The dataset has 2000 obervations and 7 features. We applied some techniques to understand data and checked missing values and data types. The final pre-processing technique we applied to the dataset is standardization. Standardization scales, or shifts, the values for each numerical feature in your dataset so that the features have a mean of 0 and standard deviation of 1
Conventional k-means requires only a few steps. The first step is to randomly select k centroids, where k is equal to the number of clusters you choose. Centroids are data points representing the center of a cluster. Expectation–maximization (E–M) is a powerful algorithm that comes up in a variety of contexts within data science. k-means is a particularly simple and easy-to-understand application of the algorithm, and we will walk through it briefly here. In short, the expectation–maximization approach here consists of the following procedure:
- Guess some cluster centers
- Repeat until converged
- E-Step: assign points to the nearest cluster center
- M-Step: set the cluster centers to the mean Here the "E-step" or "Expectation step" is so-named because it involves updating our expectation of which cluster each point belongs to. The "M-step" or "Maximization step" is so-named because it involves maximizing some fitness function that defines the location of the cluster centers—in this case, that maximization is accomplished by taking a simple mean of the data in each cluster.
The quality of the cluster assignments is determined by computing the sum of the squared error (SSE) after the centroids converge, or match the previous iteration’s assignment. The SSE is defined as the sum of the squared Euclidean distances of each point to its closest centroid. Since this is a measure of error, the objective of k-means is to try to minimize this value.
Here are the parameters used in this code:
-
init: controls the initialization technique. The standard version of the k-means algorithm is implemented by setting init to "random". Setting this to "k-means++" employs an advanced trick to speed up convergence.
-
n_clusters: sets k for the clustering step. This is the most important parameter for k-means.
-
n_init: sets the number of initializations to perform. This is important because two runs can converge on different cluster assignments. The default behavior for the scikit-learn algorithm is to perform ten k-means runs and return the results of the one with the lowest SSE.
-
max_iter: sets the number of maximum iterations for each initialization of the k-means algorithm.
Ttwo methods that are commonly used to evaluate the appropriate number of clusters:
- The elbow method
- The silhouette coefficient
The number of segments is very challenging in K-means algorithm. The easiest way is the elbow method. When you plot SSE as a function of the number of clusters, notice that SSE continues to decrease as you increase k. As more centroids are added, the distance from each point to its closest centroid will decrease. There’s a sweet spot where the SSE curve starts to bend known as the elbow point. The x-value of this point is thought to be a reasonable trade-off between error and number of clusters. In this code, the elbow might be located at 4:
Determining the elbow point in the SSE curve isn’t always straightforward. If you’re having trouble choosing the elbow point of the curve, then you could use a Python package, kneed, to identify the elbow point programmatically:
from kneed import KneeLocator
kl = KneeLocator( range(1, 11), wcss, curve="convex", direction="decreasing")

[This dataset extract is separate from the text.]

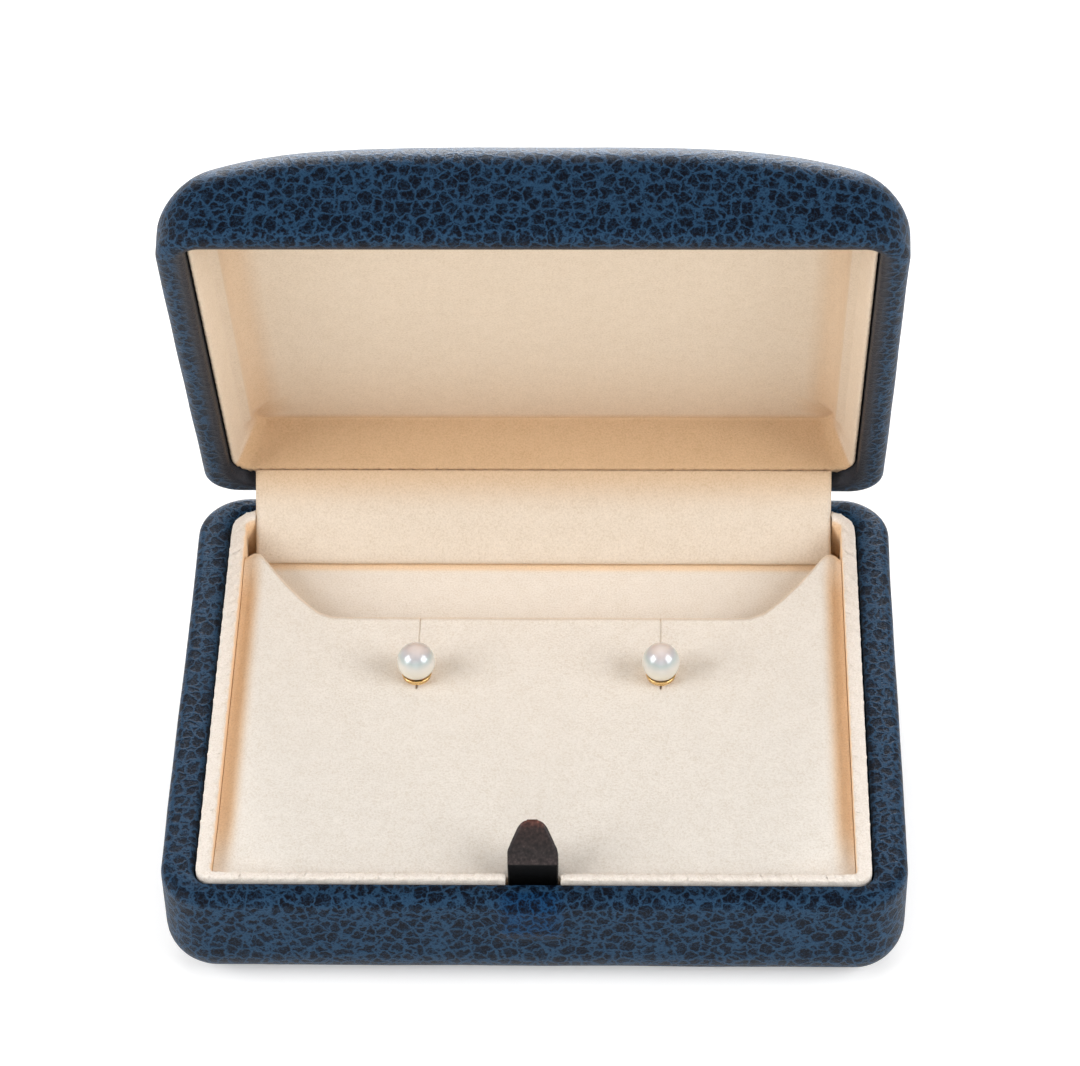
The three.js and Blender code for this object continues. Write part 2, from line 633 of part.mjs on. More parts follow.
// One earring, standing on the pad with its post down through the slit.
function earring(side) {
  const end = side < 0 ? "left" : "right";
  const group = new THREE.Group();
  const jewel = pearl(`pearl_${end}`);
  jewel.position.z = PEARL_Z - PAD_TOP;
  const nut = earNut(`ear_nut_${end}`);
  nut.position.z = -PAD_THICKNESS - CLEARANCE - NUT_HEIGHT;
  group.add(jewel, setting(`setting_${end}`), nut);
  group.position.set((side * EARRING_SPACING) / 2, EARRING_Y, PAD_TOP);
  return group;
}

const lid = new THREE.Group();
lid.add(lidShell(), lidLining());
lid.position.set(0, HINGE_Y, HINGE_Z);
lid.rotation.x = -OPENING;

const box = new THREE.Group();
box.add(baseShell(), collar(-1), collar(1), insertBlock(), pad(), catchTongue(), hingeStrip());
box.add(earring(-1), earring(1), lid);

export default box;
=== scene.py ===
"""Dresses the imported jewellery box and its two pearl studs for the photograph's view.

Every new piece is a surface computed with numpy on a grid of rings, in millimetres in the row
frame, and scaled to metres when its mesh is made. The lid's pieces are computed shut, in the lid's
own frame, with the hinge axis as origin, and then turned open.
"""
import math

import bmesh
import bpy
import numpy as np
from mathutils import Matrix, Vector


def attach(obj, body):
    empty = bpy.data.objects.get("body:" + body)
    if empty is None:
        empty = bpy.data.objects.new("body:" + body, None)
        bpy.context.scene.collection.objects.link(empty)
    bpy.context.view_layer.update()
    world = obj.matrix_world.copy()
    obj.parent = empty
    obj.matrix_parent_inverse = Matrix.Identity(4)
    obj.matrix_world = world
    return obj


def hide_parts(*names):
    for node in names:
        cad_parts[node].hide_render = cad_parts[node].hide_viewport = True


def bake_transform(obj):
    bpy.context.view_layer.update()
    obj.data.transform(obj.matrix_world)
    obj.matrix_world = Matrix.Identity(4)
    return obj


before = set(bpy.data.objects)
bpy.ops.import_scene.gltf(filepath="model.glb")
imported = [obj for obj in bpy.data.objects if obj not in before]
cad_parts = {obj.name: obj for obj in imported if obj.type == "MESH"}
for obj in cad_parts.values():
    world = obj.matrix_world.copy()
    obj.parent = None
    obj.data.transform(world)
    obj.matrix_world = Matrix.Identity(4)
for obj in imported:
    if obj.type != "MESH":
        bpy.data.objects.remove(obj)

bl_info = {
    "name": "Pearl studs in a hinged box",
    "version": (1, 0, 0),
    "blender": (4, 5, 0),
    "location": "3D View > Sidebar > Jewellery box",
    "description": "Builds the leather, suede, pearls and stage around the packed model",
    "category": "Object",
}

MM = 0.001
HALF_X = 50.0
HALF_Y = 39.0
BASE_H = 17.3
INNER_X = 45.4
INNER_Y = 35.8
HINGE = (0.0, 39.0, 17.58)
OPENING = math.radians(68.5)
PAD_TOP = 16.7
LEDGE_TOP = 11.3
STUD_X = 17.05
COLLAR_X = 45.1
COLLAR_Y = 35.5
COLLAR_END = 41.85
CATCH_GAP = 3.7
CATCH_HALF = 3.35
CATCH_Y = -35.05
TRAY_X = 43.02
TRAY_FRONT = -34.0
STRIP_X = 41.65
STUD_Y = 2.75
PEARL_Z = 19.92
BUTTON_X = -0.25
BUTTON_HALF = 4.9
BUTTON_FOOT = 9.2
CAVITY_FLOOR = 2.0
LINING_X = 45.05
LINING_SET = 3.5
COOL_LIGHT = (0.93, 0.975, 1.05)


def sized(name, description, default):
    """A length property of a property group, shown in the scene's unit."""
    return bpy.props.FloatProperty(name=name, description=description, default=default, min=0.0,
                                   unit="LENGTH", subtype="DISTANCE", precision=5)


def coloured(name, description, default):
    """A colour property of a property group."""
    return bpy.props.FloatVectorProperty(name=name, description=description, default=default, min=0.0,
                                         max=1.0, size=3, subtype="COLOR")


class BoxLeather(bpy.types.PropertyGroup):
    """The leatherette shells."""

    foot: sized("Foot radius", "Rounding along the foot of the base", 0.0066)
    rim: sized("Rim radius", "Rounding along the rims of base and lid", 0.0015)
    button: sized("Button height", "How far the push button lifts the leather", 0.0008)
    wobble: sized("Wobble", "Unevenness of the leather over its shell", 0.00007)
    spot: sized("Grain size", "Width of a spot of the grain", 0.0017)
    vein: coloured("Vein colour", "Blue of the grain's net", (0.0175, 0.053, 0.103))
    ground: coloured("Spot colour", "Near black of the grain's spots", (0.0005, 0.001, 0.004))
    edge: coloured("Edge colour", "Grey of the turned-in edges", (0.031, 0.031, 0.0355))


class BoxSuede(bpy.types.PropertyGroup):
    """The suede pieces."""

    pad_roll: sized("Pad roll", "Width of the pad's rolled side edges", 0.0037)
    pad_drop: sized("Pad drop", "How far the rolled edges fall", 0.0015)
    nap: sized("Nap", "Height of the brushed nap along edges", 0.00016)
    strip: sized("Strip thickness", "Thickness of the hinge strip", 0.0008)
    lining_colour: coloured("Lining colour", "Suede of the lid's lining", (0.73, 0.60, 0.455))
    strip_colour: coloured("Strip colour", "Suede of the hinge strip", (0.76, 0.645, 0.51))
    collar_colour: coloured("Collar colour", "Suede of the collar", (0.88, 0.775, 0.66))
    pad_colour: coloured("Pad colour", "Suede of the pad and the ledge", (0.845, 0.765, 0.66))


class Studs(bpy.types.PropertyGroup):
    """The pearls and their gold."""

    pearl: sized("Pearl radius", "Radius of a pearl", 0.00275)
    cup: sized("Cup radius", "Radius of the gold cup", 0.002)
    nacre: coloured("Nacre tint", "Tint over the pearls", (1.0, 1.0, 1.0))
    gold: coloured("Gold colour", "Colour of the cups, posts and ear nuts", (0.91, 0.62, 0.27))
    catch: coloured("Catch colour", "Brown of the catch", (0.018, 0.013, 0.012))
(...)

kl.elbowThe silhouette coefficient is a measure of cluster cohesion and separation. It quantifies how well a data point fits into its assigned cluster based on two factors:
- How close the data point is to other points in the cluster
- How far away the data point is from points in other clusters Silhouette coefficient values range between -1 and 1. Larger numbers indicate that samples are closer to their clusters than they are to other clusters.
The silhouette coefficient of this model is 0.267, indicating reasonable cluster separation.

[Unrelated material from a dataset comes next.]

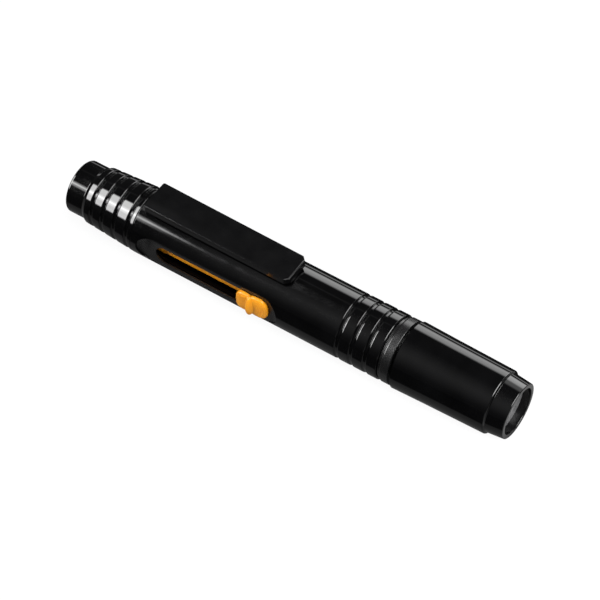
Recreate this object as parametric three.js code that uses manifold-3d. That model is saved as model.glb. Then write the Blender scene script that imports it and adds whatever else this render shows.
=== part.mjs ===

Ultimately, your decision on the number of clusters to use should be guided by a combination of domain knowledge and clustering evaluation metrics.The elbow method and silhouette coefficient evaluate clustering performance without the use of ground truth labels. Ground truth labels categorize data points into groups based on assignment by a human or an existing algorithm. These types of metrics do their best to suggest the correct number of clusters but can be deceiving when used without context.
Note: In practice, it’s rare to encounter datasets that have ground truth labels.
Since the ground truth labels are known, it’s possible to use a clustering metric that considers labels in its evaluation. You can use the scikit-learn implementation of a common metric called the adjusted rand index (ARI). Unlike the silhouette coefficient, the ARI uses true cluster assignments to measure the similarity between true and predicted labels. The ARI output values range between -1 and 1. A score close to 0.0 indicates random assignments, and a score close to 1 indicates perfectly labeled clusters.
Principal Component Analysis (PCA) is one of many dimensionality reduction techniques. PCA transforms the input data by projecting it into a lower number of dimensions called components. The components capture the variability of the input data through a linear combination of the input data’s features. This below figure shows the segments after running K-means algorithm for age and income which is not clear and well separated.
Dimensionality reduction or PCA reduces the number of features in the dataset by either removing or combining them. Dimensionality reduction techniques help to address a problem with machine learning algorithms known as the curse of dimensionality. The below figure shows the segments after running PCA and choosing two components only.- install Python IDE on your device like Anaconda which includes Jupyter Notebook to easily run the code provided and display visualizations at each step.
- Also, make sure to have the following libraries installed — Numpy, Pandas, Matplotlib, Seaborn, Scikit-Learn, Kneed, and Scipy.